Casey MacGill and his colleagues make delicious music — in the best old-fashioned ways without being a “repertory orchestra” devoted to copying vintage 78s.

Casey, Matt, and Mike all sing — in that infectious way that recalls the Mills Brothers, the Spirits of Rhythm, the early King Cole Trio, Duke Ellington’s 1937 vocal trio, Slim and Slam, the Cats and the Fiddle, with touches of Fats, Louis, and Bing added to the mix.

Instrumentally, Casey is a fine pianist, ukulele player, and a heartfelt middle-register cornet serenader.  You’ve heard Mike Daughterty swing the First Thursday Jazz Band; here he gets many opportunities to show off his skill on the wirebrushes; bassist Matt Weiner who would make Milt Hinton proud.

I stress the inherent musicality of the B4T because many groups across the country market themselves as “swing bands” offer a rigid, by-the-numbers version of swing.   Sartorially, they are perfect: the hats, two-tone shoes, suits, but their music is rigid and limited.  Not this little band.

I listened to the Blue 4 Trio at length — two CDs worth — while driving back and forth to work.  I would testify under oath in Jazz Court that they swung, that every track lifted my spirits.

There’s no postmodern irony here, no “distance” from the material: their readings of I FOUND A MILLION DOLLAR BABY or I AIN’T LAZY, I’M JUST DREAMIN’ (memories of Jack Teagarden in 1934) are deep inside the song.  I now know the verse to CRAZY RHYTHM, which is no small boon.

Here’s a three-minute video portrait of these fellows and the band — created in Casey’s Seattle living room by filmmaker Keith Rivers:

Although the Trio’s repertoire is drawn from the Swing Era, they aren’t prisoners of 1936: their CDs and performances feature a few idiomatic originals and some more recent material: DAYDREAM (by John Sebastian) and the Leiber-Stoller THREE COOL CATS.

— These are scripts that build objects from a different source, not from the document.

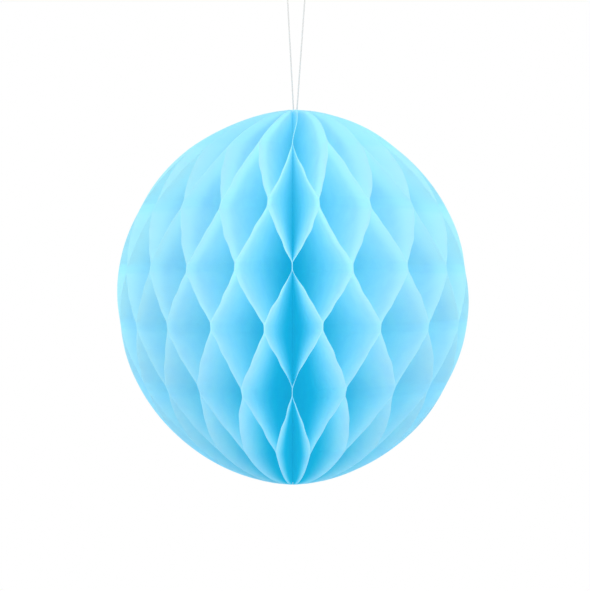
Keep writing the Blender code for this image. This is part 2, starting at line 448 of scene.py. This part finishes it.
@dataclass(frozen=True)
class CardFinish:
    """Blue card: matt, paler in its cut edge, a little rubbed along it."""

    colour: Colour = (0.22, 0.62, 0.88)
    core_colour: Colour = (0.55, 0.78, 0.88)
    edge_width: float = 0.0005
    clouds: float = 180.0
    fibres: float = 1400.0
    bump_depth: float = 0.00006

    def build(self, fibres: bpy.types.ShaderNodeTree, cut: bpy.types.ShaderNodeTree) -> bpy.types.Material:
        """Make the material.

        Args:
            fibres: The group of paper fibres.
            cut: The group of the cut edge.

        Returns:
            The material, which reads the attribute rim of a card.
        """
        material, shading = new_material("blue_card")
        place = shading.add("TexCoord").outputs["Object"]
        rim = shading.add("Attribute", {"attribute_name": "rim"}).outputs["Fac"]
        paper = place_group(shading, fibres, Place=place, Clouds=self.clouds, Fibres=self.fibres)
        edge = place_group(shading, cut, Distance=rim, Width=self.edge_width)
        shade = shading.fade(paper.outputs["Cloud"], 0.2, 0.8, 0.9, 1.0)
        tone = shading.add("CombineColor", Red=shade, Green=shade, Blue=shade)
        mottled = shading.blend(1.0, self.colour, tone.outputs[0], "MULTIPLY")
        rubbed = shading.fade(paper.outputs["Fibre"], 0.3, 0.6, 0.5, 1.0)
        worn = shading.math("MULTIPLY", edge.outputs["Mask"], rubbed)
        colour = shading.blend(worn, mottled, self.core_colour)
        relief = shading.add("Bump", Height=paper.outputs["Height"], Distance=self.bump_depth, Strength=0.7)
        rough = shading.fade(paper.outputs["Fibre"], 0.2, 0.8, 0.62, 0.8)
        skin = shading.add("BsdfPrincipled", Base_Color=colour, Roughness=rough, Normal=relief.outputs[0])
        skin.inputs["Specular IOR Level"].default_value = 0.3
        shading.add("OutputMaterial", Surface=skin.outputs[0])
        return material


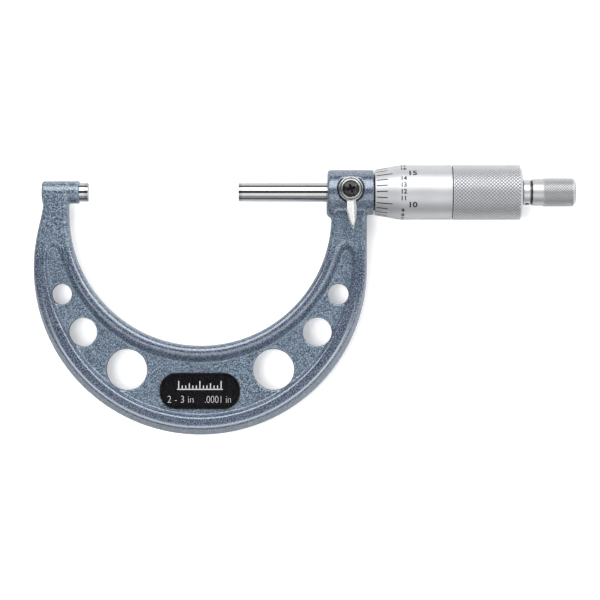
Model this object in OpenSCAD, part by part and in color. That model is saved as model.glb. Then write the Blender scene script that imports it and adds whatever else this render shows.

Visit here to hear music samples, keep up with the band’s gig schedule, and more.

And if you visit here and click at the top of the page, you can hear Casey and Orville Johnson play and sing ALOHA OE BLUES . . . a pleasure.

The two CDs I got so much pleasure from are THREE COOL CATS (which has guest appearances from guitarists Orville Johnson and Del Ray, as well as tenor sax and clarinet from Craig Flory).  The songs are GANGBUSTERS / THREE COOL CATS / I FOUND A MILLION DOLLAR BABY / LULU’S BACK IN TOWN / SUNNY AFTERNOON / UP JUMPED YOU WITH LOVE / THE SPELL OF THE BLUES / EVERYTHING BUT YOU / IT’S MY LAZY DAY / LOVE IS JUST AROUND THE CORNER / CHICKEN DINNER / DAYDREAM.

and the newest one, BARRELHOUSE (a MacGill original with clever lyrics), features the Trio plus Orville Johnson, Hans Teuber on tenor sax and piccolo, and New York’s own guitar master Matt Munisteri.  It begins with the title tune, and goes on to PALM SPRINGS JUMP / CHANGES / ME AND THE MOON / OUT OF NOWHERE / SMALL FRY / CRAZY RHYTHM / COW COW BOOGIE / I AIN’T LAZY, I’M JUST DREAMIN’ / I’VE GOT TO BE A RUG CUTTER / BLUE BECAUSE OF YOU / WARM IT UP TO ME.

They are the real thing.  Accept no substitutes!